The Waffen-SS also retained some Panzer IIIs in Normandy. For example, the 10th SS Panzer Division Frundsberg had three Panzer III command vehicles on its books. Only a very few Bergepanzer IIIs served with some of the panzer regiments in Normandy. These included the 9th SS Panzer Division as well as the 2nd and 116th Panzer Divisions.
When German forces surrendered in Norway at the end of the war, their tank units included Panzer IIIs with 50mm and 75mm guns that had been relegated to garrison duty. Ausf Ns seized in Norway were late-production models with Schürzen and single-piece hatch covers. In total the Norwegians ended up with over thirty Panzer IIIs and StuG IIIs, some of which were repaired and used for airfield defence for a time.

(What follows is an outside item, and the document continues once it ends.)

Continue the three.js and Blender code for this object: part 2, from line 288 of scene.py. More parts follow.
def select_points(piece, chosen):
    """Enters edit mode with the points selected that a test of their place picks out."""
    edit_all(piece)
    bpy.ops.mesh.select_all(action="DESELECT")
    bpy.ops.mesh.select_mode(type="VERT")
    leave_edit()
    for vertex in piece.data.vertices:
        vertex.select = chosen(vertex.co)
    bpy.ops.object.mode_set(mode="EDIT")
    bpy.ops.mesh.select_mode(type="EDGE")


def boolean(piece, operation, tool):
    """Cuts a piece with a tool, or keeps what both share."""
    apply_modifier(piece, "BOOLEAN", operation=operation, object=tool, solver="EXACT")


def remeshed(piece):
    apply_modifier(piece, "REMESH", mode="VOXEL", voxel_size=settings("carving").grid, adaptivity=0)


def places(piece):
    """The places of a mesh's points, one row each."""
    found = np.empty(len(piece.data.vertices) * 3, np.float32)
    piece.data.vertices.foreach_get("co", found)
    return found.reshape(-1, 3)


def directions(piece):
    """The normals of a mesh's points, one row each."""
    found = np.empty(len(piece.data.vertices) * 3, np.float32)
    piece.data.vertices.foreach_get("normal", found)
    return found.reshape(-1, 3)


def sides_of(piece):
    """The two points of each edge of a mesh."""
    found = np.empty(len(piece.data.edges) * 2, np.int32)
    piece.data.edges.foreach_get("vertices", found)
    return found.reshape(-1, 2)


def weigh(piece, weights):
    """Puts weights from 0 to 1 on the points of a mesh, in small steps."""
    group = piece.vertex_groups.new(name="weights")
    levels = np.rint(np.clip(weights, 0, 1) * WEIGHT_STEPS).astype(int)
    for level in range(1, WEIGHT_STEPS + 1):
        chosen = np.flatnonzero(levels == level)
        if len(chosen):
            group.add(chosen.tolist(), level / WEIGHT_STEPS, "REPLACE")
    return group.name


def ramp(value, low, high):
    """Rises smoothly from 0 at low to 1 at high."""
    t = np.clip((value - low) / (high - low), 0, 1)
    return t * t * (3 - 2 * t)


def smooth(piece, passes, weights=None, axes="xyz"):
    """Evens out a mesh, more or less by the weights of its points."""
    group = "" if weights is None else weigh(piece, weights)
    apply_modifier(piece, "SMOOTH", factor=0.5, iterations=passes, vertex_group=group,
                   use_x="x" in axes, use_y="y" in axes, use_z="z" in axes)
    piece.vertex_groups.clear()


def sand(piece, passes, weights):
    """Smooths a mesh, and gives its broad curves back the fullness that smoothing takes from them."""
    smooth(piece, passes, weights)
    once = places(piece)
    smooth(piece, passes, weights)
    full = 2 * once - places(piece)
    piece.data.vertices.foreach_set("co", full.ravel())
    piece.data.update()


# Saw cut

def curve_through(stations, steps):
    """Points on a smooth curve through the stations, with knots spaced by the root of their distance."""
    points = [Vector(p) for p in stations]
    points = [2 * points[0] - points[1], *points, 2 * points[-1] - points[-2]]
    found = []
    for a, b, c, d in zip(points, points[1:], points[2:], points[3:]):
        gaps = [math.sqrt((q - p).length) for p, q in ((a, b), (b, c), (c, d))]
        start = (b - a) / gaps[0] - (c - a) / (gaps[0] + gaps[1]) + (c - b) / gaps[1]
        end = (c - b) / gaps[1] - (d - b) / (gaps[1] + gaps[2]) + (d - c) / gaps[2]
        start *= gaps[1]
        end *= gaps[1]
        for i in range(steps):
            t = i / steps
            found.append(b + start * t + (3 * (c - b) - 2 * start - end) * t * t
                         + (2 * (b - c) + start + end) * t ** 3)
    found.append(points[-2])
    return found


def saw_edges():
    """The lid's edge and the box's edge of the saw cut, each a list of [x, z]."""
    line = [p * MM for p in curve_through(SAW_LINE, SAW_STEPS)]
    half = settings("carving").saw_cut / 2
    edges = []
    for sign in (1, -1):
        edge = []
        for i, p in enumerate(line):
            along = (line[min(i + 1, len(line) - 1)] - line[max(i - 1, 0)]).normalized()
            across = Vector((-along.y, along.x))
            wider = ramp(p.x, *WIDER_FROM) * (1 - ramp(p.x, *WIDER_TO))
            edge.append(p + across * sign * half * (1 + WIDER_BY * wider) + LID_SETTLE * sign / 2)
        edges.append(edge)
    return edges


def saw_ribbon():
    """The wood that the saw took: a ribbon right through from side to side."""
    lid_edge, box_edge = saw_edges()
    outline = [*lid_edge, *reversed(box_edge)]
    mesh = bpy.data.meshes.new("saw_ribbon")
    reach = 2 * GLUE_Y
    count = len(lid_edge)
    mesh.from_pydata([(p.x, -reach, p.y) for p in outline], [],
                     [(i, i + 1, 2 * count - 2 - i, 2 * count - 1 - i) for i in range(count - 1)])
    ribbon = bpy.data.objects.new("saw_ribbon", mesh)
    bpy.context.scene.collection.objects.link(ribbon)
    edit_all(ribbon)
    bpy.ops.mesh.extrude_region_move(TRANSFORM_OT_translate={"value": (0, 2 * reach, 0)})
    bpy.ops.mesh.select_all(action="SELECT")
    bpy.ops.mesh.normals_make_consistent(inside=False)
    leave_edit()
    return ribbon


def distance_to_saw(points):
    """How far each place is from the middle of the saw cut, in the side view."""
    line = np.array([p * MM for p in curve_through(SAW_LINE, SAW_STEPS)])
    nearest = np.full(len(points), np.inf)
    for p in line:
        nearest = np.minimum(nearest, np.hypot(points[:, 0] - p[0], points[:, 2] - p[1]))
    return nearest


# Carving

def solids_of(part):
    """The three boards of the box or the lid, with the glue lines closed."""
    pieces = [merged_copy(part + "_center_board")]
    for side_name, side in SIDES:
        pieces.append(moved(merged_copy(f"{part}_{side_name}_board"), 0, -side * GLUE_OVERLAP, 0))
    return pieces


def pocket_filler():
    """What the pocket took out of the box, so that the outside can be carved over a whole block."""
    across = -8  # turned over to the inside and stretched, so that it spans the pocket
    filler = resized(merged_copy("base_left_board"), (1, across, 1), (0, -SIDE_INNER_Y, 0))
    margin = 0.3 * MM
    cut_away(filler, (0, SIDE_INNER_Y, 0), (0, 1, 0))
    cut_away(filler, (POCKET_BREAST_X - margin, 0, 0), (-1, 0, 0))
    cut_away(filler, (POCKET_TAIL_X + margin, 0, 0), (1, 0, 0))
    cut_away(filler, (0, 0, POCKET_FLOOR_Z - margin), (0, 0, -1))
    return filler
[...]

Hitler’s allies received very limited numbers of German-built tanks and these included a few Panzer IIIs. Hungary took delivery of just ten and Romania eleven in 1942. The following year Bulgaria received ten and Italy twelve. These along with deliveries of StuG IIIs, Panzer IVs and 38(t)s made very little difference to the Axis’s struggling war effort.
Most Prolific Panzer
In November 1940 the production target for the Panzer III was set at 108 per month. After the attack on the Soviet Union and the decision to increase the Panzerwaffe to thirty-six panzer divisions, it was decided that 7,992 Panzer IIIs were required. This target was never met, with around 6,100 produced, compared to 8,500 Panzer IVs, almost 6,000 Panzer Vs (Panthers) and 1,800 Panzer VIs (Tiger Is and IIs). However, about 10,300 Panzer III chassis were given over to assault-gun production. This means well over 16,400 Panzer III and its variants were built compared to 13,400 Panzer IV and variants. This clearly made the Panzer III Hitler’s beast of burden when it came to the Panzerwaffe, even if the Panzer IV did prove to be the best German gun tank of the Second World War.